Seated before the large plasma television set with a Cuban cigar in his mouth, brown eyes studied the political debate occurring before him. Removing the cigar from his lips, he exhaled a cloud of smoke and laughed half-heartedly. Bernard Paisley was always interested in politics, but it was the arguing and burning passion in peoples' views that highly amused him. Having been a high-end lawyer for over thirty-five years, he had learned to never trust anyone's words until a name, signature and date was printed on paper.
It had been this view in life that had made him excel as a lawyer. His cynical personality and his ability to read between the lines was what helped him specialize as a lawyer in contract writing and reviewing. In his 35 years of working for large corporate companies, Bernard Paisley had made a name for himself and his descendants.
Throughout his working years, he had read and wrote many contracts until he perfected them himself. And like any rich lawyer, he had begun to long for something more. Luckily for Bernard, that thirst was quenched in the form of two families: the Lyndon and Ellwood name.

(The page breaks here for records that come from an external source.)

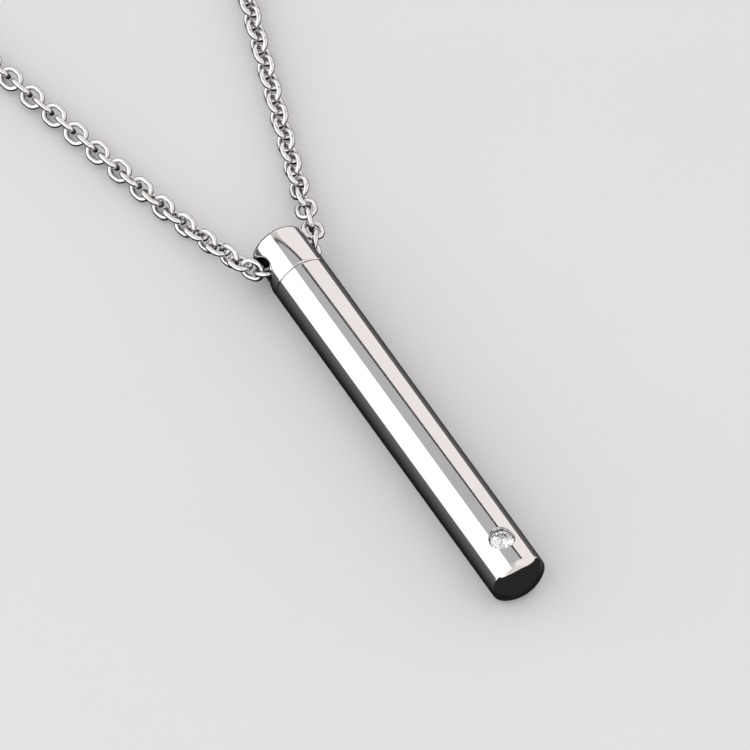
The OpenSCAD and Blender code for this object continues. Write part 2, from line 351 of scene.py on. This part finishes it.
wire_dark, wire_light = (0.66, 0.65, 0.65), (0.80, 0.79, 0.785)
bright_wire = steel("chain_steel", wire_dark, wire_light, (0.09, 0.2), 2.6, 0.22, 0.000012)
clasp_dark, clasp_light = (0.68, 0.67, 0.665), (0.78, 0.77, 0.765)
clasp_steel = steel("clasp_steel", clasp_dark, clasp_light, (0.06, 0.14), 1.9, 0.12, 0.000008)

stone_clear, tree, shader = new_material("stone_clear")
shader.inputs["Transmission Weight"].default_value = 1.0
shader.inputs["IOR"].default_value = 2.15
veil = stretched_noise(tree, 1.4, 3.0)
tree.links.new(to_range(tree, veil, 0.0, 0.012), shader.inputs["Roughness"])
tint = mixed_colour(tree, veil, (0.96, 0.965, 0.975), (0.99, 0.99, 0.995))
tree.links.new(tint, shader.inputs["Base Color"])


# The chain: real links all round, hooked into the clasp's eye and the end ring


def chain_object(name, spans, stations, sides):
    """One object of many links: each span has a link's two ends along the chain and its roll."""
    shape, faces = link_shape(stations, sides), ring_faces(stations, sides)
    points, link_faces = [], []
    for n, (start, end, roll) in enumerate(spans):
        points.append((shape @ turn_matrix(roll, end - start).T) + (start + end) / 2)
        link_faces.append(faces + n * len(shape))
    chain = new_object(name, to_frame(np.vstack(points)), np.vstack(link_faces), bright_wire)
    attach(chain, "cap_and_chain")
    return chain


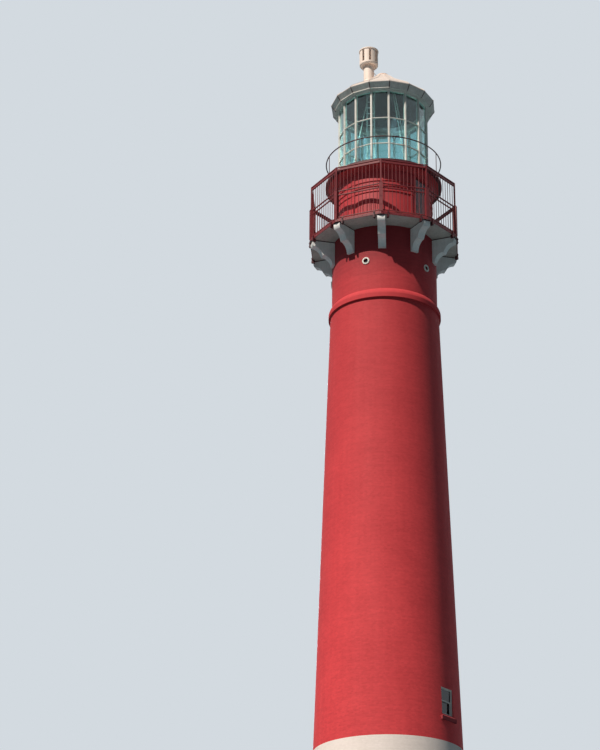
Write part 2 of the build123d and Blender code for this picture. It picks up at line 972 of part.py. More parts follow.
def eave_fascia():
    """The sloping band under the roof's rim, with a small lip along its foot."""
    half = lantern_half_side
    pieces = []
    for k in range(lantern_sides):
        azimuth = lantern_corner(k) + math.degrees(half)
        corners = []
        for radius, level in (
            (eave_lip_radius, eave_lip_level),
            (eave_rim_radius, eave_rim_level),
            (eave_rim_radius - fascia_thickness, eave_rim_level),
            (eave_lip_radius - fascia_thickness, eave_lip_level),
        ):
            apothem = radius * math.cos(half)
            corners.append((apothem, level))
        lip_outer = corners[0][0] + lip_projection
        profile = [
            (lip_outer, eave_lip_level),
            (lip_outer, eave_lip_level + lip_height),
            (corners[0][0] + lip_root, eave_lip_level + lip_height),
            corners[1],
            corners[2],
            corners[3],
        ]
        side = Polyline(*[(0, -a, z) for a, z in profile], close=True)
        band = extrude(make_face(side), amount=eave_rim_radius, dir=(1, 0, 0), both=True)
        for sign in (-1.0, 1.0):
            cutter = Pos(sign * (eave_rim_radius + segment_joint / 2), 0, eave_rim_level) * Box(
                eave_rim_radius * 2, eave_rim_radius * 4, eave_rim_radius
            )
            band -= turned(cutter, sign * math.degrees(half))
        pieces.append(turned(first_solid(band), azimuth))
    return pieces


def roof_soffit():
    """Flat boards under the eaves, from the lantern's head to the fascia."""
    outer = eave_lip_radius - fascia_thickness - fit_gap
    depth = (outer - lantern_ring_radius) * math.cos(lantern_half_side)
    return polygon_bars(
        lantern_sides, lantern_turn, outer, eave_lip_level, eave_lip_level + soffit_thickness,
        depth - fit_gap, segment_joint,
    )


def lantern_roof():
    """Sixteen sides, each of three sheets: a steep rim, a long slope and a hollow below the cap."""
    corners = [(radius, level + roof_thickness) for radius, level in roof_outline]
    sheets = [
        facet(lantern_sides, low, high, roof_thickness, segment_joint)
        for low, high in zip(corners, corners[1:])
    ]
    piece = sheets[0] + sheets[1:]
    return [
        turned(piece, lantern_corner(k) + math.degrees(lantern_half_side))
        for k in range(lantern_sides)
    ]


def roof_cap():
    """A low lid on a short neck over the centre of the roof."""
    plate = roof_top_radius * math.cos(lantern_half_side) - fit_gap
    base = roof_top_level + roof_thickness
    lid = base + cap_neck_height
    dome = ThreePointArc(
        (cap_lid_radius, 0, lid + cap_lid_edge),
        (cap_lid_radius * cap_dome[0], 0, lid + cap_lid_height * cap_dome[1]),
        (cap_crown_radius, 0, lid + cap_lid_height),
    )
    outline = dome + Polyline(
        (cap_crown_radius, 0, lid + cap_lid_height),
        (0, 0, lid + cap_lid_height),
        (0, 0, roof_top_level),
        (plate, 0, roof_top_level),
        (plate, 0, base),
        (cap_neck_radius, 0, base),
        (cap_neck_radius, 0, lid),
        (cap_lid_radius, 0, lid),
        (cap_lid_radius, 0, lid + cap_lid_edge),
    )
    return [revolve(make_face(outline), Axis.Z)]


def roof_level(radius):
    """The upper surface of the roof above the middle of a side, at a radius."""
    half = math.cos(lantern_half_side)
    for low, high in zip(roof_outline, roof_outline[1:]):
        if radius > high[0] * half:
            break
    share = (low[0] * half - radius) / ((low[0] - high[0]) * half)
    return low[1] + (high[1] - low[1]) * share + roof_thickness


def roof_solid():
    """The roof as one filled body, for cutting what stands on it."""
    top = roof_thickness
    sections = [
        Pos(0, 0, level + top) * Rot(0, 0, lantern_turn - 90.0) * RegularPolygon(radius, lantern_sides)
        for radius, level in roof_outline
    ]
    tiers = [loft(Sketch() + [low, high], ruled=True) for low, high in zip(sections, sections[1:])]
    base = Pos(0, 0, eave_rim_level) * Cylinder(
        eave_rim_radius, roof_thickness, align=(Align.CENTER, Align.CENTER, Align.MIN)
    )
    return base + tiers


def vent_stack():
    """The pipe of the stack with a flared flashing, standing on the roof's slope."""
    place = Pos(stack_x, stack_y, 0)
    low = roof_level(abs(stack_x) + stack_flashing_radius) - roof_thickness
    pipe = place * ring([
        (stack_radius - stack_wall, low),
        (stack_radius, low),
        (stack_radius, stack_top),
        (stack_radius - stack_wall, stack_top),
    ])
    collar_top = roof_level(abs(stack_x)) + stack_flashing_rise
    collar = place * ring([
        (stack_radius - stack_wall, low),
        (stack_flashing_radius, low),
        (stack_radius, collar_top),
        (stack_radius - stack_wall, collar_top),
    ])
    return [first_solid((pipe + collar) - roof_solid())]


def vent_cowl():
    """The cowl: a cup round the pipe, upright staves with slots between them, and a flat cap."""
    inner = cowl_radius - cowl_stave_thickness
    cap_under = cowl_top - cowl_cap_height
    cap_radius = cowl_radius + cowl_cap_overhang
    slot_foot = cowl_bottom + cowl_ring_height
    seat = cowl_bottom + cup_recess
    turn = ThreePointArc(
        (cowl_radius - cup_turn, 0, cowl_bottom),
        (cowl_radius - cup_turn * quarter_turn_rise, 0, cowl_bottom + cup_turn * quarter_turn_rise),
        (cowl_radius, 0, cowl_bottom + cup_turn),
    )
    outline = turn + Polyline(
        (cowl_radius, 0, cowl_bottom + cup_turn),
        (cowl_radius, 0, cap_under),
        (cap_radius, 0, cap_under),
        (cap_radius, 0, cowl_top),
        (0, 0, cowl_top),
        (0, 0, cap_under),
        (inner, 0, cap_under),
        (inner, 0, slot_foot - cowl_stave_thickness),
        (stack_radius, 0, seat + cowl_stave_thickness),
        (stack_radius, 0, seat),
        (cowl_radius - cup_turn, 0, cowl_bottom),
    )
    body = revolve(make_face(outline), Axis.Z)
    pitch = 360.0 / cowl_stave_count
    slot = pitch * (1 - cowl_stave_share)
    slot_head = cap_under - cowl_head_band
    slot_profile = [
        (inner - cut_margin, slot_foot),
        (cowl_radius + cut_margin, slot_foot),
        (cowl_radius + cut_margin, slot_head),
        (inner - cut_margin, slot_head),
    ]
    for k in range(cowl_stave_count):
        body -= ring(slot_profile, cowl_turn + pitch * k - slot / 2, slot)
    return [Pos(stack_x, stack_y, 0) * first_solid(body)]


# Fittings in the lantern

def lantern_ladder():
    """A straight ladder from the lantern's floor to the underside of the roof."""
    half = ladder_width / 2
    foot = upper_deck_top
    reach = math.hypot(abs(ladder_x) + half + ladder_rail, ladder_y - ladder_rail)
    head = roof_level(reach) - 2 * roof_thickness
    ladder = None
    for side in (-1.0, 1.0):
        x = ladder_x + side * half
        rail = block(x - ladder_rail / 2, x + ladder_rail / 2, ladder_y - ladder_rail,
                     ladder_y + ladder_rail, foot, head)
        ladder = rail if ladder is None else ladder + rail
    rungs = int((head - foot) / ladder_rung_spacing)
    for n in range(1, rungs):
        rung = Pos(ladder_x, ladder_y, foot + n * ladder_rung_spacing) * Rot(0, 90, 0) * Cylinder(
            ladder_rung_radius, ladder_width
        )
        ladder += rung
    return [ladder]


def lantern_struts():
    """Four raking rods that stiffen the lantern, from its floor to the roof."""
    struts = []
    foot = upper_deck_top
    rise = roof_level(strut_head_radius) - strut_head_drop - foot
    top_radius = strut_foot_radius - strut_lean * rise
    lean = math.degrees(math.atan2(strut_foot_radius - top_radius, rise))
    length = math.hypot(strut_foot_radius - top_radius, rise)
    for k in range(strut_count):
        rod = Cylinder(
            strut_radius, length + strut_trim * 2, align=(Align.CENTER, Align.CENTER, Align.MIN)
        )
        rod = Pos(0, -strut_foot_radius, foot) * Rot(-lean, 0, 0) * Pos(0, 0, -strut_trim) * rod
        below = Pos(0, -strut_foot_radius, foot - strut_trim) * Box(
            strut_trim * 4, strut_trim * 4, strut_trim * 2
        )
        rod -= below
        struts.append(turned(rod, strut_azimuth + 360.0 / strut_count * k) - roof_underside_cut())
    return [first_solid(strut) for strut in struts]


def roof_underside_cut():
    """All that lies above the roof's underside, for trimming what stands below it."""
    above = Pos(0, 0, roof_top_level) * Cylinder(
        eave_rim_radius, (roof_top_level - eave_rim_level) * 2
    )
    return above - Pos(0, 0, -roof_thickness * 2) * roof_solid()


def main():
    os.makedirs("parts", exist_ok=True)
    export(plinth(), "base_plinth")
    export(ground_floor(), "ground_floor")
    export(white_wall(), "white_wall")
    export(red_wall(), "red_wall")
    export(neck_wall(), "neck_wall")
    export(belt_course(), "belt_course")
    export(entrance_step(), "entrance_step")
    export(entrance_surround(), "entrance_surround")
    frame, leaf = entrance_door()
    export([frame], "entrance_door_frame")
    export([leaf], "entrance_door_leaf")
    frames, sashes, panes, sills = windows()
    export(frames, "window_frames")
    export(sashes, "window_sashes")
    export(panes, "window_glass")
    export(sills, "window_sills")
    rims, round_panes = portholes()
    export(rims, "porthole_rims")
    export(round_panes, "porthole_glass")
    export(gallery_brackets(), "gallery_brackets")
    export(deck_beams(), "deck_beams")
    export(gallery_deck(), "gallery_deck")
    export(deck_edge_band(), "deck_edge_band")
    export(deck_clips(), "deck_clips")
    export(gallery_posts(), "gallery_posts")
    export(gallery_railing(), "gallery_railing")
    export(watch_room_floor(), "watch_room_floor")
    export(watch_room_wall(), "watch_room_wall")
    export(watch_room_battens(), "watch_room_battens")
    frame, leaf = watch_room_door()
    export([frame], "watch_room_door_frame")
    export([leaf], "watch_room_door_leaf")
    export(cornice(), "upper_cornice")
    export(upper_deck(), "upper_deck")
    export(lantern_floor(), "lantern_floor")
    export(ring_rail(), "upper_ring_rail")
    export(lantern_sill(), "lantern_sill")
    export(mullions(), "lantern_mullions")
    export(glazing_bars(), "glazing_bars")
    export(lantern_glass(), "lantern_glass")
    export(lantern_head(), "lantern_head")
    export(roof_soffit(), "roof_soffit")
    export(eave_fascia(), "eave_fascia")
    export(lantern_roof(), "lantern_roof")
    export(roof_cap(), "roof_cap")
    export(vent_stack(), "vent_stack")
    export(vent_cowl(), "vent_cowl")
    export(lantern_ladder(), "lantern_ladder")
    export(lantern_struts(), "lantern_struts")


main()
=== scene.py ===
import bmesh
import bpy
import math
from mathutils import Matrix, Vector


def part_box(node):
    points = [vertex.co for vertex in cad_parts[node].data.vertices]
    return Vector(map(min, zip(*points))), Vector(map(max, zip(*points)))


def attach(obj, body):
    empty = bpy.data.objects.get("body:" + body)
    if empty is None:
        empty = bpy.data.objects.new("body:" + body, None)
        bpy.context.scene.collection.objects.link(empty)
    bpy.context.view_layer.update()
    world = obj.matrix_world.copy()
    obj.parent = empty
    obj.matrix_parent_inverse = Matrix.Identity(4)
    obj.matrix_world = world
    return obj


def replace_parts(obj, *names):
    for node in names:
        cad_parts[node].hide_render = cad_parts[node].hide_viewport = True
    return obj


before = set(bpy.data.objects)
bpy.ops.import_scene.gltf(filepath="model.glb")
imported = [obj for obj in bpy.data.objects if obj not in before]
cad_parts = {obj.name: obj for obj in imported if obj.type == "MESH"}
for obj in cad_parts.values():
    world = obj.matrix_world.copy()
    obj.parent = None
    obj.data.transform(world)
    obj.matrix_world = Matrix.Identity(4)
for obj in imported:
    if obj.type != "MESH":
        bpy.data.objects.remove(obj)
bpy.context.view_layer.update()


def toLinear(hexColour):
    # sRGB hex to the linear colour that a shader socket takes
    channels = [int(hexColour[i:i + 2], 16) / 255 for i in (1, 3, 5)]
    linear = [c / 12.92 if c <= 0.04045 else ((c + 0.055) / 1.055) ** 2.4 for c in channels]
    return (*linear, 1.0)


# Camera, light and stage

view = {
    "azimuth": 2.0,          # degrees from the front, towards +X
    "distance": 37.5965,     # metres from the tower's axis
    "eyeLevel": 0.8,
    "pan": 4.682,            # degrees that the camera turns back to the tower and past it
    "tilt": 24.740,
    "roll": 0.668,
    "lens": 96.0,
    "sensor": 36.0,
    "clipEnd": 500.0,
}

print("camera")
cameraData = bpy.data.cameras.new("viewCamera")
cameraData.lens = view["lens"]
cameraData.sensor_width = view["sensor"]
cameraData.clip_end = view["clipEnd"]
camera = bpy.data.objects.new("viewCamera", cameraData)
bpy.context.scene.collection.objects.link(camera)
towards = math.radians(view["azimuth"])
camera.matrix_world = (
    Matrix.Translation((
        view["distance"] * math.sin(towards), -view["distance"] * math.cos(towards), view["eyeLevel"],
    ))
    @ Matrix.Rotation(math.radians(view["pan"]), 4, "Z")
    @ Matrix.Rotation(math.radians(90.0 + view["tilt"]), 4, "X")
    @ Matrix.Rotation(math.radians(view["roll"]), 4, "Z")
)
bpy.context.scene.camera = camera

studio = {
    "fillStrength": 0.06,
    "fillColour": "#AFCBF2",
    "backdropColour": "#D3DAE0",
    "floorColour": "#D9D8D4",
    "floorBounce": "#5E6F76",  # what the floor sends back up, so that the shade under the gallery stays
    "floorRoughness": 0.9,
    "floorShine": 0.2,
    "floorHalf": 150.0,
    "floorDrop": 0.002,
}

lamps = {
    "keyLight": {
        "azimuth": -38.0,    # the light comes from the left, as in the photograph
        "height": 50.0,
        "strength": 4.7,
        "softness": 0.6,     # degrees across, so that shadow edges stay a little soft
        "colour": "#FFF5EA",
        "place": (-20.0, -25.0, 38.0),
    },
    "backLight": {           # broad and soft, so that the far side is not left black
        "azimuth": 188.0,
        "height": 20.0,
        "strength": 1.3,
        "softness": 12.0,
        "colour": "#E6EEFF",
        "place": (7.0, 32.0, 30.0),
    },
}

print("lamps and backdrop")
for lampName, lamp in lamps.items():
    lampData = bpy.data.lights.new(lampName, "SUN")
    lampData.energy = lamp["strength"]
    lampData.angle = math.radians(lamp["softness"])
    lampData.color = toLinear(lamp["colour"])[:3]
    lampObject = bpy.data.objects.new(lampName, lampData)
    bpy.context.scene.collection.objects.link(lampObject)
    lampObject.rotation_euler = (math.radians(90.0 - lamp["height"]), 0.0, math.radians(lamp["azimuth"]))
    lampObject.location = lamp["place"]


def addNode(tree, kind, settings=None, links=None):
    made = tree.nodes.new(kind)
    for key, value in (settings or {}).items():
        if isinstance(key, int) or key in made.inputs:
            made.inputs[key].default_value = value
        else:
            setattr(made, key, value)
    for key, socket in (links or {}).items():
        tree.links.new(socket, made.inputs[key])
    return made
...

Lost in his own thoughts of youth and his many achievements, the ringing of the phone a few meters away caught his attention. Sitting in his seat comfortably for a few moments, he stared at the phone in speculation. From memory, only a handful of people had his home phone line and majority of them never called him using that line.
With a curious expression etched on his aged features, Bernard stood from his seat, placing his half-burned cigar on the black onyx ash tray atop the coffee table. Moving to the still ringing phone, he lifted the receiver from the hook and placed it to his ear.
"Bernard Paisley," he greeted in a smoky, croak.
There was silence for a few moments before a smile stretched across Bernard's lips. The next words that reached his ears was one that caused him to laugh, which triggered a coughing fit.
Recovering, a lively glint reached his brown eyes as he shook his head to nobody in particular. "You sure know what to say to make an old man like me come out of retirement," he explained. "I've been waiting for years to deliver that envelope."
Pulling his favorite Montblanc fountain pen from his suit breast pocket, Bernard scribbled down a few brief words on a piece of paper. As he hung up the phone, an excitement filled his veins as he went back to his chair to retrieve his still burning cigar. Inhaling the tobacco, he swirled the smoke in his mouth, the taste now sweeter than it was before.
It had been many years since he himself had worked with the Ellwood and Lyndon family. Both of them had become his favorite clients throughout the years, and they both held a special place in his heart.
White brows raised in question as a sigh escaped his lips. He couldn't recall the last time he had seen his two old friends, however he knew that their reunion would be one to remember. Folding the small piece of paper he had scribbled on, he placed it in his pant pocket and patted it affectionately. His family had been so adamant in him enjoying retirement life that he had forgotten what it felt like to be needed again.